**What you need to do:** Reproduce all of the data word for word.

++++ Data segment ++++

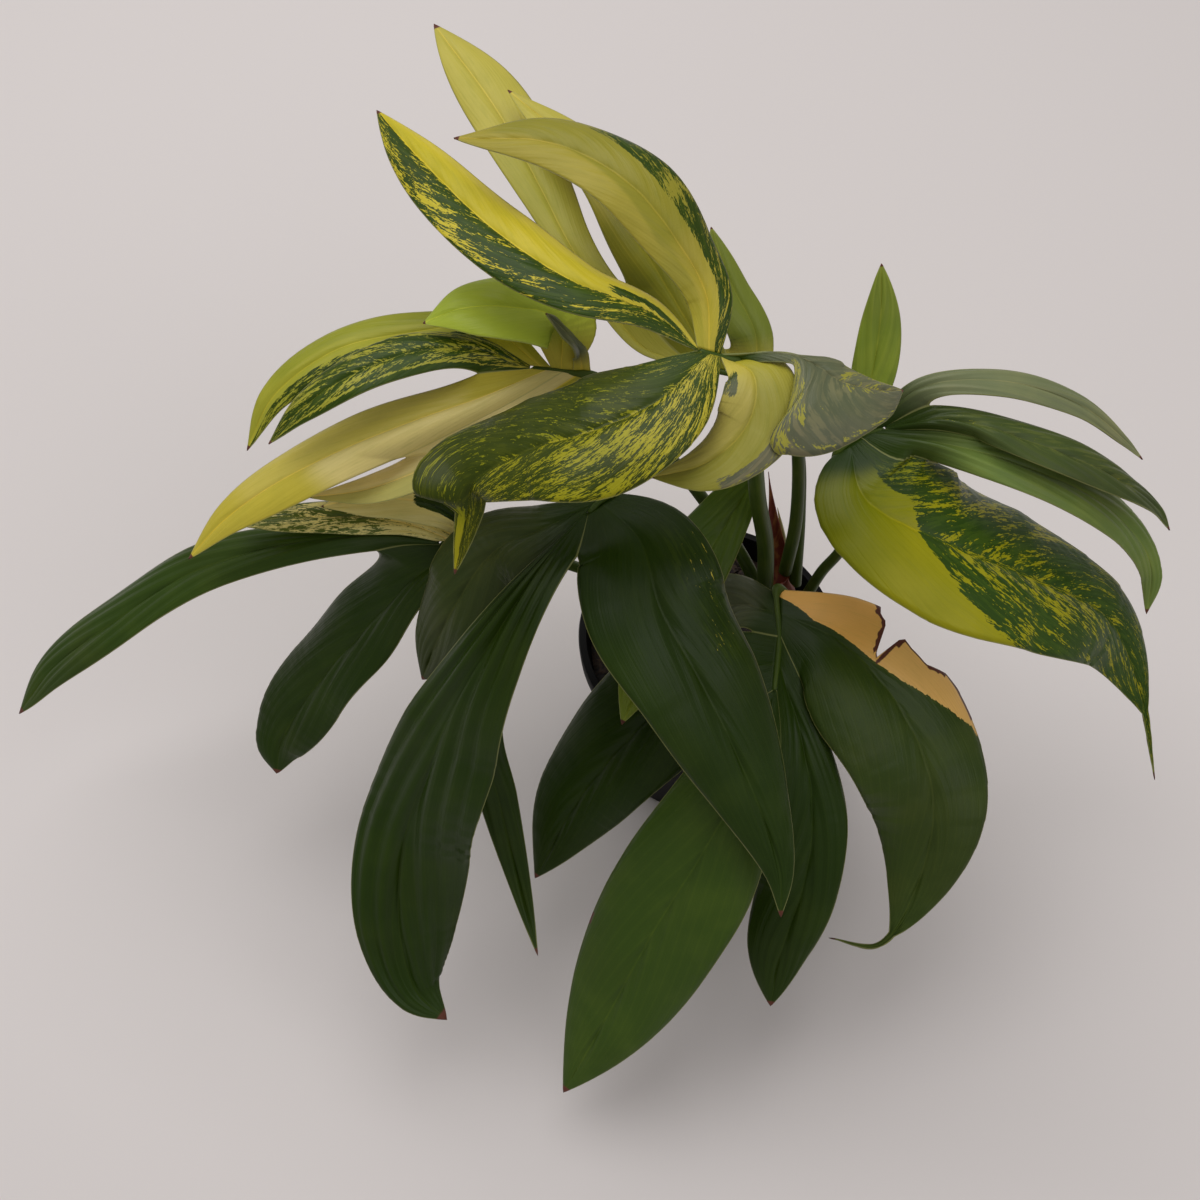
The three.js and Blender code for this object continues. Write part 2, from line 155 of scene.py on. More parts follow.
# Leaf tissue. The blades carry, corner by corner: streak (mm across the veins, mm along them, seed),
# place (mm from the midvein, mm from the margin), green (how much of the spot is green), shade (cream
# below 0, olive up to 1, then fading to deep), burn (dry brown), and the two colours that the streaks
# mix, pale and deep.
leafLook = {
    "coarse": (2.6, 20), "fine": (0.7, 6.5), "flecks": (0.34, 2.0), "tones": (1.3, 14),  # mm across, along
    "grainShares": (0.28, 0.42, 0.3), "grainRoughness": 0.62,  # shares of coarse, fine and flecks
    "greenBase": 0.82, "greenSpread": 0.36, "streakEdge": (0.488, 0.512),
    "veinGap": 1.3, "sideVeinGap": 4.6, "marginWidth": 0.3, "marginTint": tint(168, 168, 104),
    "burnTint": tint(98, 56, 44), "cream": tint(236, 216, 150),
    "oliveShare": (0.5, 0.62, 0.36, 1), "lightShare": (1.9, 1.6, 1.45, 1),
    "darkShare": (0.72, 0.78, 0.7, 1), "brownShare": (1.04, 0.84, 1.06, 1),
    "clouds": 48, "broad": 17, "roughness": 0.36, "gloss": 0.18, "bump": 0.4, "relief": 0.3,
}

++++

**Answer to this problem:**
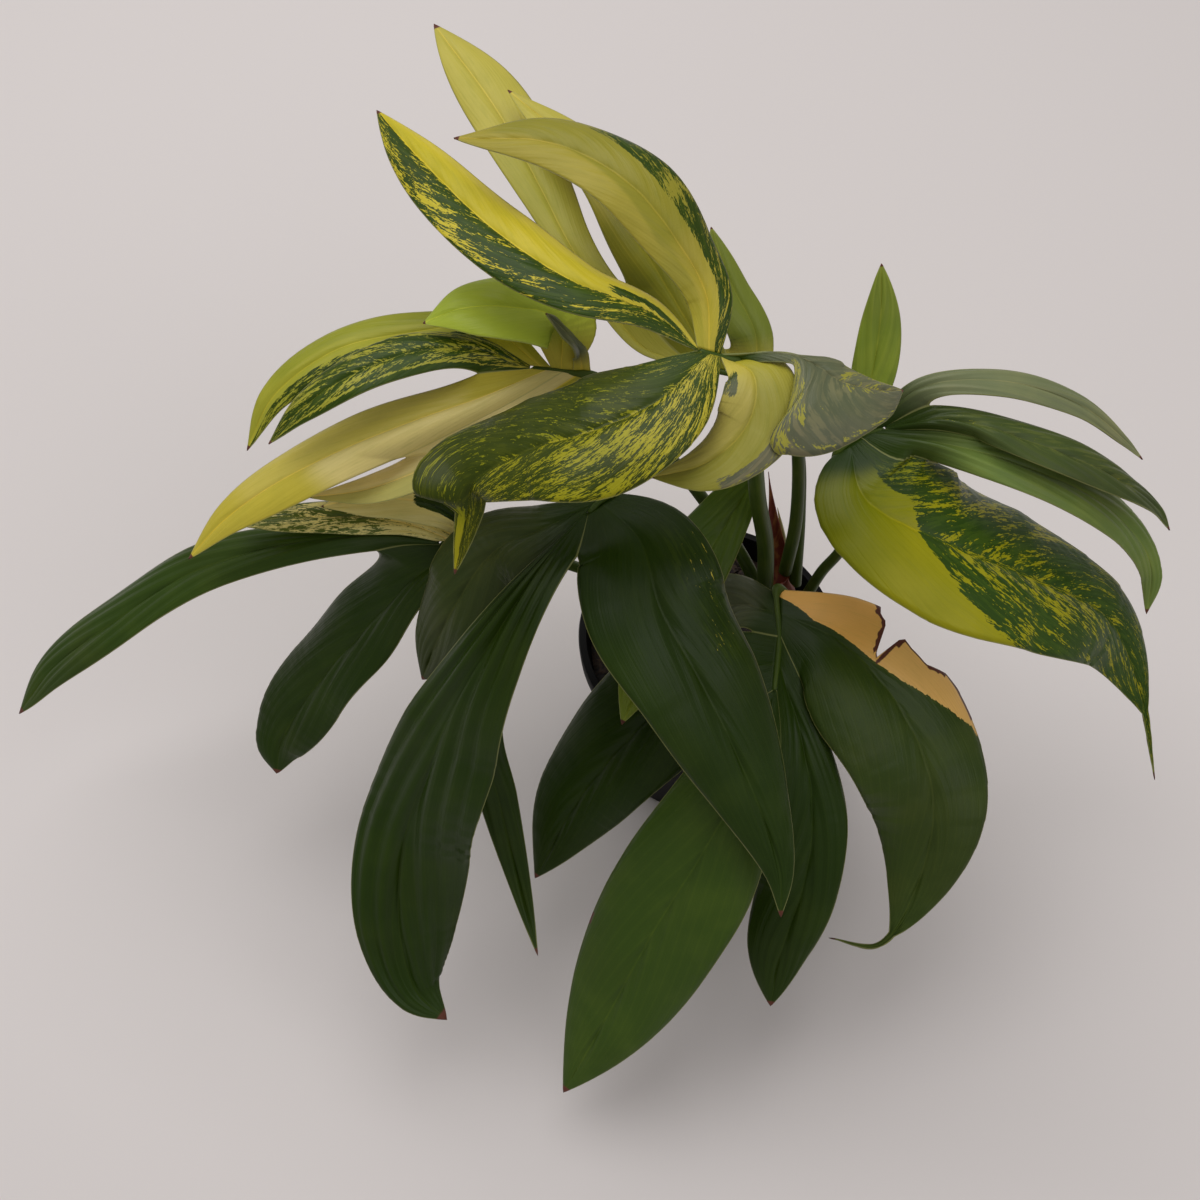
The three.js and Blender code for this object continues. Write part 2, from line 155 of scene.py on. More parts follow.
# Leaf tissue. The blades carry, corner by corner: streak (mm across the veins, mm along them, seed),
# place (mm from the midvein, mm from the margin), green (how much of the spot is green), shade (cream
# below 0, olive up to 1, then fading to deep), burn (dry brown), and the two colours that the streaks
# mix, pale and deep.
leafLook = {
    "coarse": (2.6, 20), "fine": (0.7, 6.5), "flecks": (0.34, 2.0), "tones": (1.3, 14),  # mm across, along
    "grainShares": (0.28, 0.42, 0.3), "grainRoughness": 0.62,  # shares of coarse, fine and flecks
    "greenBase": 0.82, "greenSpread": 0.36, "streakEdge": (0.488, 0.512),
    "veinGap": 1.3, "sideVeinGap": 4.6, "marginWidth": 0.3, "marginTint": tint(168, 168, 104),
    "burnTint": tint(98, 56, 44), "cream": tint(236, 216, 150),
    "oliveShare": (0.5, 0.62, 0.36, 1), "lightShare": (1.9, 1.6, 1.45, 1),
    "darkShare": (0.72, 0.78, 0.7, 1), "brownShare": (1.04, 0.84, 1.06, 1),
    "clouds": 48, "broad": 17, "roughness": 0.36, "gloss": 0.18, "bump": 0.4, "relief": 0.3,
}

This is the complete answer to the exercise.